The first of four basic strategies for controlling rodents is to eliminate food sources. To accomplish this, it is imperative for the homeowner or occupant to do a good job of solid waste management. This requires proper storing, collecting, and disposing of refuse.

The second strategy is to eliminate breeding and nesting places. This is accomplished by removing rubbish from near the home, including excess lumber, firewood, and similar materials. These items should be stored above ground with 18 inches of clearance below them. This height does not provide a habitat for rats, which have a propensity for dark, moist places in which to burrow. Wood should not be stored directly on the ground, and trash and similar rubbish should be eliminated.

The third strategy is to construct buildings and other structures using rat-proofing methods. MPMH notes that it is much easier to manage rodents if a structure is built or modified in a way that prevents easy access by rodents. Tactics for rodent exclusion include building or covering doors and windows with metal. Rats can gnaw through wooden doors and windows in a very short time to gain entrance. All holes in a building’s exterior should be sealed. Rats are capable of enlarging openings in masonry, especially if the mortar or brick is of poor quality. All openings more than ¾-inch wide should be closed, especially around pipes and conduits. Cracks around doors, gratings, windows, and other such openings should be covered if they are less than 4 feet above the ground or accessible from ledges, pipes, or wires (Figure 4.5).

Additional tactics include using proper materials for rat proofing. For example, sheet metal of at least 26-gauge, ¼ inch or ½-inch hardware cloth, and cement are all suitable rat-resistant materials. However, ½-inch hardware cloth has little value against house mice. Tight fittings and self-closing doors should be constructed. Rodent runways can be behind double walls; therefore, spaces between walls and floor-supporting beams should be blocked with fire stops. A proper rodent-proofing strategy must bear in mind that rats can routinely jump 2 feet vertically, dig 4 feet or more to get under a foundation, climb rough walls or smooth pipes up to 3 inches in diameter, and routinely travel on electric or telephone wires.

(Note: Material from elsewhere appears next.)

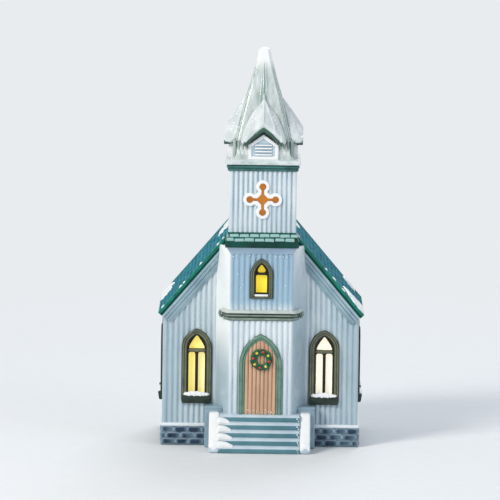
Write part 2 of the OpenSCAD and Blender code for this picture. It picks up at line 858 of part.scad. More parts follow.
// Repeats a shape that is drawn for the tower's front face on all four faces
module on_four_faces() for (a = [0:90:270]) {
  translate([0, tower_y, 0]) rotate([0, 0, a]) translate([0, -tower_y, 0]) children();
}
module louvre_wall() {
  half = louvre_w / 2;
  upright(tower_y - louvre_reach, louvre_reach) polygon([
    [-half, cornice_top_z], [half, cornice_top_z], [half, cornice_top_z + louvre_wall_h],
    [0, cornice_top_z + louvre_peak_h], [-half, cornice_top_z + louvre_wall_h]
  ]);
}
module gablet_louvres() place() color(snow_white) on_four_faces() {
  difference() {
    louvre_wall();
    spire_body(0, cornice_top_z, spire_top_z);
  }
  for (i = [0:louvre_slats - 1]) {
    translate([-slat_w / 2, tower_y - louvre_reach - slat_t, cornice_top_z + slat_h + i * slat_pitch]) {
      cube([slat_w, slat_t, slat_h]);
    }
  }
}
module gablet_roofs() place() color(snow_white) on_four_faces() {
  half = gablet_w / 2;
  front = -gablet_reach;
  back = -gablet_ridge_r;
  low = gablet_eave_z - gablet_edge;
  points = [
    [0, back, gablet_ridge_z], [0, front, gablet_peak_z],
    [-half, front, gablet_eave_z], [half, front, gablet_eave_z],
    [-half, front, low], [half, front, low],
    [-half, back, low], [half, back, low]
  ];
  difference() {
    translate([0, tower_y, 0]) hull() polyhedron(points, [
      [0, 1, 2], [0, 3, 1], [1, 4, 2], [1, 3, 5], [1, 5, 4],
      [4, 5, 7], [4, 7, 6], [0, 2, 4], [0, 4, 6], [0, 5, 3], [0, 7, 5], [0, 6, 7]
    ]);
    spire_body(0, cornice_top_z, spire_top_z);
    louvre_wall();
    translate([-louvre_w / 2, tower_y - gablet_reach - cut, 0]) {
      cube([louvre_w, gablet_reach, cornice_top_z + louvre_wall_h]);
    }
    louvre_clear();
  }
}
// Space in front of a louvre wall, under its gablet
module louvre_clear() {
  half = louvre_w / 2;
  upright(tower_y - gablet_reach - cut, gablet_reach) polygon([
    [-half, 0], [half, 0], [half, cornice_top_z + louvre_wall_h],
    [0, cornice_top_z + louvre_peak_h], [-half, cornice_top_z + louvre_wall_h]
  ]);
}

// Steps

module steps() place() color(ice_blue) difference() {
  translate([cheek_in, 0, 0]) rotate([90, 0, -90]) linear_extrude(steps_w) polygon([
    [-pier_front_y, 0], [-pier_front_y, landing_h],
    for (i = [0:risers - 1]) each [
      [bay_out + landing_d + i * tread, landing_h - i * rise],
      [bay_out + landing_d + i * tread, landing_h - (i + 1) * rise]
    ]
  ]);
  translate([0, 0, -cut]) linear_extrude(bay_h) bay_outline(0);
}
module cheek() translate([cheek_in + cheek_w, 0, 0]) rotate([90, 0, -90]) {
  linear_extrude(cheek_w) polygon([
    [-pier_front_y, 0], [-pier_front_y, cheek_back_h], [bay_out, cheek_back_h],
    [-steps_front_y, cheek_nose_h], [-steps_front_y, 0]
  ]);
}
module cheek_right() place() color(snow_white) cheek();
module cheek_left() place() color(snow_white) mirror([1, 0, 0]) cheek();
module pier() difference() {
  translate([pier_in, pier_front_y, 0]) cube([pier_w, -pier_front_y, pier_h]);
  translate([0, 0, -cut]) linear_extrude(bay_h) bay_outline(0);
}
module pier_right() place() color(ice_blue) pier();
module pier_left() place() color(ice_blue) mirror([1, 0, 0]) pier();
// One drift on each tread below the landing, against the left-hand cheek
module step_snow() place() color(snow_white) for (i = [1:risers - 1]) {
  translate([-cheek_in, -bay_out - landing_d - i * tread, landing_h - i * rise]) {
    cube([step_snow_w, tread, step_snow_t]);
  }
}

// Lamp

// Stands a shape that is turned about Z on the lamp's axis, its +Z towards the back
module on_lamp(y) translate([lamp_x, y, lamp_z]) rotate([-90, 0, 0]) children();
module tube(y, outer, inner, l) on_lamp(y) difference() {
  cylinder(r = outer, h = l);
  translate([0, 0, -cut]) cylinder(r = inner, h = l + 2 * cut);
}
module socket_body() place() color("ivory") difference() {
  union() {
    on_lamp(mouth_y) cylinder(d = barrel_d, h = collar_y - mouth_y);
    on_lamp(collar_y) cylinder(d = collar_d, h = collar_t);
    on_lamp(collar_y) cylinder(d = boss_d, h = collar_t + boss_l);
  }
  on_lamp(mouth_y - cut) cylinder(r = shell_out, h = web_y - mouth_y + cut);
  on_lamp(web_y - cut) cylinder(d = cord_hole_d, h = back_y - web_y + 2 * cut);
}
module screw_shell() place() color("gold") tube(mouth_y + cap_seat, shell_out, shell_in, shell_l);
// Spring strip on the socket's web, which the bulb's tip presses on
module contact_tongue() place() color("goldenrod") {
  reach = shell_out - tongue_t;
  translate([lamp_x - tongue_w / 2, 0, lamp_z]) rotate([0, 90, 0]) linear_extrude(tongue_w) polygon([
    [-cord_hole_d / 4, tongue_y], [cord_hole_d / 2, tongue_y],
    [reach, web_y - tongue_t], [reach, web_y], [cord_hole_d / 2, web_y],
    [cord_hole_d / 2, web_y - tongue_t], [0, tongue_y + tongue_t], [-cord_hole_d / 4, tongue_y + tongue_t]
  ]);
}
module clip_band() place() color("silver") tube(band_y, band_out, barrel_r + band_clear, band_w);
// Leaf spring beside the barrel, drawn in plan
module clip_leaf() translate([0, 0, lamp_z - leaf_w / 2]) linear_extrude(leaf_w) polygon([
  [band_out - leaf_t, leaf_root_y], [band_out, leaf_root_y],
  [leaf_crown, leaf_crown_y], [leaf_crown - leaf_tail_in, leaf_tail_y],
  [leaf_crown - leaf_tail_in - leaf_t, leaf_tail_y], [leaf_crown - leaf_t, leaf_crown_y]
]);
module clip_leaf_right() place() color("silver") translate([lamp_x, 0, 0]) clip_leaf();
module clip_leaf_left() place() color("silver") {
  translate([lamp_x, 0, 0]) mirror([1, 0, 0]) clip_leaf();
}

module bulb_contact() place() color("silver") on_lamp(contact_y) {
  cylinder(r1 = contact_r, r2 = contact_r / 2, h = contact_t);
}
module bulb_cap() place() color("gold") on_lamp(mouth_y + cap_seat) difference() {
  cylinder(r = cap_r, h = cap_l);
  translate([0, 0, -cut]) cylinder(r = cap_r - cap_wall, h = cap_l - cap_wall + cut);
}
module glass_outline(in) {
  neck = glass_neck_r - in;
  polygon([
    [0, cap_l / 2 + in], [neck, cap_l / 2 + in], [neck, 0],
    for (p = glass_shares) [
      max(0, p[1] * (glass_d / 2 - in)),
      -p[0] * (glass_l - in)
    ]
  ]);
}
module bulb_glass() place() color([1, 1, 1, 0.4]) on_lamp(mouth_y) rotate_extrude($fn = 64) {
  difference() {
    glass_outline(0);
    glass_outline(glass_t);
  }
}
// Glass stem with a flare that is fused to the bulb's neck
module bulb_stem() place() color([0.9, 0.95, 1, 0.6]) on_lamp(stem_foot_y - stem_l) {
  cylinder(r1 = stem_r / 2, r2 = stem_r, h = stem_l);
  translate([0, 0, stem_l]) cylinder(r1 = stem_r, r2 = glass_neck_r - glass_t, h = stem_flare);
}
// Two support wires and the coil's straight run between their ends
module bulb_filament() place() color("dimgray") {
  foot_y = stem_foot_y - stem_l - wire_r;
  top_y = foot_y - filament_rise;
  for (s = [-1, 1]) hull() {
    translate([lamp_x + s * stem_r / 4, foot_y, lamp_z]) sphere(wire_r, $fn = 12);
    translate([lamp_x + s * filament_span / 2, top_y, lamp_z]) sphere(wire_r, $fn = 12);
  }
  translate([lamp_x - filament_span / 2, top_y, lamp_z]) rotate([0, 90, 0]) {
    cylinder(r = filament_r, h = filament_span, $fn = 16);
  }
}

base_floor();
foundation_front_left();
foundation_front_right();
foundation_left();
foundation_right();
foundation_back();
front_wall_left();
front_wall_right();
back_wall();
left_wall();
right_wall();
bay_front();
bay_side_left();
bay_side_right();
bay_frieze();
door();
door_frame();
wreath();
wreath_berries();
hood_moulding();
front_window_frames();
bay_window_frame();
side_window_frames();
window_sills();
sill_snow();
front_window_panes();
bay_window_pane();
side_window_panes();
quatrefoil_pane();
rake_moulding_left();
rake_moulding_right();
rear_rakes();
roof_left();
roof_right();
ridge_roll();
roof_snow();
tower_skirt();
tower_shaft();
quatrefoil_surround();
tower_cornice();
spire();
gablet_roofs();
gablet_louvres();
steps();
cheek_left();
cheek_right();
pier_left();
pier_right();
step_snow();
socket_body();
screw_shell();
contact_tongue();
clip_band();
clip_leaf_left();
clip_leaf_right();
bulb_contact();
bulb_cap();
bulb_glass();
bulb_stem();
bulb_filament();
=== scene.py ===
# %% [markdown]
# # A glazed ceramic village church, piece by piece
# The real object is a hollow slip-cast house, about 22 cm tall, with a small lamp in its back.
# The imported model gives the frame: every finished piece below lies where the model's solids lie.

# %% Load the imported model
import bpy, bmesh, math, random
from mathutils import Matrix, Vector, noise


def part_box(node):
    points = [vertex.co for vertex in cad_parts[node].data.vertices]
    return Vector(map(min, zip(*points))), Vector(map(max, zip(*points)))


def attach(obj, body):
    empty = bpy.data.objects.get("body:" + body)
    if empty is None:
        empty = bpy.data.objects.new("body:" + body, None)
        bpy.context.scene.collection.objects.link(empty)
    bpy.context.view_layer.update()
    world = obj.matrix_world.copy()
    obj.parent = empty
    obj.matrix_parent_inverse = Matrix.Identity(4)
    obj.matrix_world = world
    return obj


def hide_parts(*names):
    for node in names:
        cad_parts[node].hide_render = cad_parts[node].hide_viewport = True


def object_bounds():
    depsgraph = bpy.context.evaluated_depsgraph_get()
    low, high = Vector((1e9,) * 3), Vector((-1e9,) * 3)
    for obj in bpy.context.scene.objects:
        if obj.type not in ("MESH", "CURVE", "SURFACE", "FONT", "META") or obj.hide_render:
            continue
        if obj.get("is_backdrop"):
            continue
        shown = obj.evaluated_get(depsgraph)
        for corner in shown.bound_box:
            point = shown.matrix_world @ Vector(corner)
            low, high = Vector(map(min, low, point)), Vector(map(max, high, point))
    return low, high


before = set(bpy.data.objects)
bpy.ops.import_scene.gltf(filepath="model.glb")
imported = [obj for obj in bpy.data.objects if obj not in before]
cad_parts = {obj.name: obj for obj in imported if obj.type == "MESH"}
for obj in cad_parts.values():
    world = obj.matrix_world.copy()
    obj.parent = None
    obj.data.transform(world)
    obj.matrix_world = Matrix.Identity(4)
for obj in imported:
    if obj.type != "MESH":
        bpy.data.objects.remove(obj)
cad_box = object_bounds()
front_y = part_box("front_wall_left")[0].y
print("front wall's face lies at y", round(front_y, 5), "m")

# %% [markdown]
# ## Working in millimetres
# A maker thinks of this house in millimetres, with the front wall's face at y = 0 and the ground at
# z = 0. Each piece is built that way, and one helper then shrinks it to metres, moves it into the
# model's frame and applies that, so that the object's origin stays at zero.

# %% Helpers for selecting and placing
MM = 0.001
dice = random.Random(7)


def only(*obs):
    """Selects these objects and nothing else; the first becomes active."""
    bpy.ops.object.select_all(action="DESELECT")
    for ob in obs:
        ob.select_set(True)
    bpy.context.view_layer.objects.active = obs[0]
    return obs[0]


def fixed(ob):
    """Applies an object's place, turn and size to its mesh."""
    only(ob)
    bpy.ops.object.transform_apply(location=True, rotation=True, scale=True)
    return ob


def new(name):
    """Names the primitive that was just added and applies its place."""
    ob = bpy.context.object
    ob.name = ob.data.name = name
    return fixed(ob)


def placed(ob, place=(0, 0, 0), turn=(0, 0, 0), size=(1, 1, 1)):
    """Scales, turns and moves a piece."""
    ob.location, ob.rotation_euler, ob.scale = place, turn, size
    return fixed(ob)


def join(obs, name):
    ob = only(*obs)
    bpy.ops.object.join()
    ob.name = ob.data.name = name
    return ob


def copy_of(ob, name):
    """A copy with a mesh of its own."""
    twin = ob.copy()
    twin.data = ob.data.copy()
    twin.name = twin.data.name = name
    bpy.context.scene.collection.objects.link(twin)
    return twin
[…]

The first three strategies—good sanitation techniques, habitat denial, and rat proofing—should be used initially in any rodent management program. Should they fail, the fourth strategy is a killing program, which can vary from a family cat to the professional application of rodenticides. Cats can be effective against mice, but typically are not useful against a rat infestation. Over-the-counter rodenticides can be purchased and used by the homeowner or occupant. These typically are in the red squill or warfarin groups.

A more effective alternative is trapping. There is a variety of devices to choose from when trapping rats or mice. The two main groups of rat and mouse traps are live traps (Figure 4.6) and kill traps (Figure 4.7). Traps usually are placed along walls, near runways and burrows, and in other areas. Bait is often used to attract the rodents to the trap. To be effective, traps must be monitored and emptied or removed quickly. If a rat caught in a trap is left there, other rats may avoid the traps. A trapping strategy also may include using live traps to remove these vermin.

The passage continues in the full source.